What does aggregate data mean in databases?
In databases, aggregate data refers to summary statistics computed across groups of rows. SQL aggregate functions like COUNT, SUM, AVG, MIN, and MAX collapse multiple rows into a single value. The GROUP BY clause is how you tell the database which rows to group.
What is data aggregation in machine learning?
In machine learning, aggregation refers to combining predictions or features from multiple models or sources. Examples: ensemble methods that aggregate predictions from many models, feature aggregation across time windows, and federated learning that aggregates model updates from distributed nodes.
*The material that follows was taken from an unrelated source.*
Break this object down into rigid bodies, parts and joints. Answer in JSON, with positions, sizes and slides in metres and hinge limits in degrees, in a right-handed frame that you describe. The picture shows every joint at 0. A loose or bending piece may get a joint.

Are data aggregation and data warehousing the same thing?
No. Data warehousing is the infrastructure (Snowflake, BigQuery, Redshift) for storing aggregated data. Data aggregation is the operation that produces the data the warehouse stores. You can have aggregation without a warehouse (e.g., in-memory aggregation in an application) and you can have a warehouse without aggregation (rare, but possible — just dumping raw data).
What is the difference between data aggregation and data enrichment?
Aggregation combines data from multiple sources into one record. Enrichment adds new attributes to a record from external sources. They overlap in B2B contexts where multi-source enrichment IS aggregation, but the terms come from different lineages — aggregation from data engineering, enrichment from sales/marketing operations.
Bottom line
Data aggregation is the foundation of every accurate B2B data operation. Single sources have gaps. Multi-source aggregation fills them. The 47% coverage improvement at 3+ providers is the proof point — and it's why every modern B2B enrichment tool uses some form of waterfall or aggregation under the hood.
For most B2B teams, the practical choice isn't "manual vs ETL vs API" — it's "configure your own waterfall in Clay" vs "use a pre-built waterfall in Cleanlist." The tradeoff: configurability vs setup time.